I found Macaulay’s essay in a brown first edition titled The Hogarth Essays, published in 1928 by Doubleday, Doran & Company. The originals were issued as pamphlets beginning in 1924 by Leonard and Virginia Woolf and their Hogarth Press. The lineup represents an All-Star team of Anglophone Modernism – three essays by T.S. Eliot published collectively under the title Homage to John Dryden; E.M. Forster; such lesser lights as Roger Fry, Herbert Read and Logan Pearsall Smith; Robert Graves; and unreadable contributions by Virginia Woolf and Gertrude Stein (“It is very likely that nearly every one has been very nearly certain that something this is interesting is interesting them,” stammers Stein.)  The ringer in the bunch is “HenryJames at Work,” by Theodora Bosanquet, the novelist’s chief amanuensis from 1907 until his death in 1916. Her devotion to a writer devoted only to his Muse is touching.
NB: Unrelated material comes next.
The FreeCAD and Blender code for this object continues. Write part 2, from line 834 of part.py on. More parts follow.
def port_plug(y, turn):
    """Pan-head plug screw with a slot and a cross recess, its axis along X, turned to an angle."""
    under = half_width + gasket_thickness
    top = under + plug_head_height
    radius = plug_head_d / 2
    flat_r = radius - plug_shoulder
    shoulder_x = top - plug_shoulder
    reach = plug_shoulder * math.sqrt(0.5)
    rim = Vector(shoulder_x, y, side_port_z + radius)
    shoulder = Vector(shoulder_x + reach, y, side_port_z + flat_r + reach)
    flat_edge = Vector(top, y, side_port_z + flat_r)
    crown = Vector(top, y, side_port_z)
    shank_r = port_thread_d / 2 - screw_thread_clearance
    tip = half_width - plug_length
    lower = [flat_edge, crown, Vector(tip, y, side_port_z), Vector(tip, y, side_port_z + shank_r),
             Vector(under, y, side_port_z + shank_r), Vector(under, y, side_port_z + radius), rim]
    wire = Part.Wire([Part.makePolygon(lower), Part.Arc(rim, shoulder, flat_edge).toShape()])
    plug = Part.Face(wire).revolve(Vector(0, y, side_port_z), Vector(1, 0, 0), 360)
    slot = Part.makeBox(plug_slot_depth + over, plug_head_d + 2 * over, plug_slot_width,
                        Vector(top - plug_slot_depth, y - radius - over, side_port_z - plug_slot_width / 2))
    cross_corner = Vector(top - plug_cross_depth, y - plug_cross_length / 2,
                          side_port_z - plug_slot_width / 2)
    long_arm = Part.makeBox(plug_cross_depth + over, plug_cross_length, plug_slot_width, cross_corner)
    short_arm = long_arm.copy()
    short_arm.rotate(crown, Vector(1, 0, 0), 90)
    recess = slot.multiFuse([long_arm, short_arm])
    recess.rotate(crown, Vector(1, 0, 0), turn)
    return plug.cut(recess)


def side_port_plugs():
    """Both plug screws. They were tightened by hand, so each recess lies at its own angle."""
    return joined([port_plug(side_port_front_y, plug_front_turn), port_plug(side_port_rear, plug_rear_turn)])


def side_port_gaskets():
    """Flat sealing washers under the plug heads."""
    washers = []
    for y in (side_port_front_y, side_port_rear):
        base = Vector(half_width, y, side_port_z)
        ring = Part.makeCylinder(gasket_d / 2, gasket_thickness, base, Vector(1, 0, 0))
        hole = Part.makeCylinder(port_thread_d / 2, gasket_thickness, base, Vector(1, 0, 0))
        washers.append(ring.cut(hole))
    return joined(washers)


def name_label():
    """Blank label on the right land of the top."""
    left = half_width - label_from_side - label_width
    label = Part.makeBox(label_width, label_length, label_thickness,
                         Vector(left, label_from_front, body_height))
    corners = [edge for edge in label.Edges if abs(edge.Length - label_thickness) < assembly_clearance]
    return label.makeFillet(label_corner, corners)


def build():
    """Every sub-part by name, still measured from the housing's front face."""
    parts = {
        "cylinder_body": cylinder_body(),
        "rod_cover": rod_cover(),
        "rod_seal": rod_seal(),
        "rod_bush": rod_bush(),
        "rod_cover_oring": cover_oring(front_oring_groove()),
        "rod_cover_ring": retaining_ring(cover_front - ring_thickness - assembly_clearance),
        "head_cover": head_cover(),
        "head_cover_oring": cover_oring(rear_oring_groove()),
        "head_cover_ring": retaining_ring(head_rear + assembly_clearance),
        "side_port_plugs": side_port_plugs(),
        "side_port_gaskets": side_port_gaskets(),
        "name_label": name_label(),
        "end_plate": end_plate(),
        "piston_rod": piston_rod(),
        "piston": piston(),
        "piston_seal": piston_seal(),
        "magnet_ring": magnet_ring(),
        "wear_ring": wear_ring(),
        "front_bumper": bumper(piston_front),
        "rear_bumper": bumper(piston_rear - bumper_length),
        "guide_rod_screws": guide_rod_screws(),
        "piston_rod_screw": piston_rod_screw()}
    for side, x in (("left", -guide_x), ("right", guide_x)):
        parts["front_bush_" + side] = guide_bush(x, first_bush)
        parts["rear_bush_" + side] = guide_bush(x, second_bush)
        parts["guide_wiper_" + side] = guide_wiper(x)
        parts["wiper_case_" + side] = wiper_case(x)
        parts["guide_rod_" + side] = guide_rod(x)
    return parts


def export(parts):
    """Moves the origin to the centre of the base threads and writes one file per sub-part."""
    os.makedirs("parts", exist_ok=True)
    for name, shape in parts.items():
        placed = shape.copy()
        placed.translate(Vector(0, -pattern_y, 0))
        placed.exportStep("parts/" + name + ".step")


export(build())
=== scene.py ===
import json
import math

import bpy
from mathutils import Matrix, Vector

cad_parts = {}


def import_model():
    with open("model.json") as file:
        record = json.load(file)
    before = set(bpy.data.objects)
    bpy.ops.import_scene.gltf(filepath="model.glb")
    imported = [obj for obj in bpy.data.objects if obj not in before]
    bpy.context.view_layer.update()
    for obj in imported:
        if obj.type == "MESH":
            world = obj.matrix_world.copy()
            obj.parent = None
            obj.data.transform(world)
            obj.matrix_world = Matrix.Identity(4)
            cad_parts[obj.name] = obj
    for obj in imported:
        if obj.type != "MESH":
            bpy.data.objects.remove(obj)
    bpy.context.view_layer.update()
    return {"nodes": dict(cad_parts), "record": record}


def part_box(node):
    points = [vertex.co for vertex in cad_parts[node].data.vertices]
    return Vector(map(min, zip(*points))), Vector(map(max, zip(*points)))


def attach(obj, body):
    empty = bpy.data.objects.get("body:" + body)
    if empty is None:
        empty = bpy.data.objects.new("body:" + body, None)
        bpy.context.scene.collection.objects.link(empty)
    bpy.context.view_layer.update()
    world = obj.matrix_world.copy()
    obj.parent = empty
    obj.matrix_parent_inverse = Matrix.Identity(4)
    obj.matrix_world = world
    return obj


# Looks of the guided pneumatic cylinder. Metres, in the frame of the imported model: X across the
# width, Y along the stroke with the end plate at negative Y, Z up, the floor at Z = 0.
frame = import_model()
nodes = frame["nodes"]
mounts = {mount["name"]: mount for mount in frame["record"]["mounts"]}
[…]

She’s also drily funny: 

“Many men whose prime business is the art of writing find rest and refreshment in other occupations. They marry or they keep dogs, they play golf or bridge, they study Sanskrit or collect postage stamps. Except for a period of ownership of a dachshund [Max], Henry James did none of these things. He lived a life consecrated to the service of a jealous, insatiable, and supremely rewarding goddess, and all his activities had essential reference to that service.” 

Bosanquet, author of a fine monograph devoted to Paul Valéry (1933), understands James better than many of his critics: 

“The essential fact is that wherever he looked Henry James saw fineness apparently sacrificed to grossness, beauty to avarice, truth to a bold front. He realized how constantly the tenderness of growing life is at the mercy of personal tyranny [Washington Square, The Portrait of a Lady, What Maisie Knew, etc.] and he hated the tyranny of persons over each other. His novels are a repeated exposure of this wickedness, a reiterated and passionate plea for the fullest freedom of development, unimperilled by reckless and barbarous stupidity.”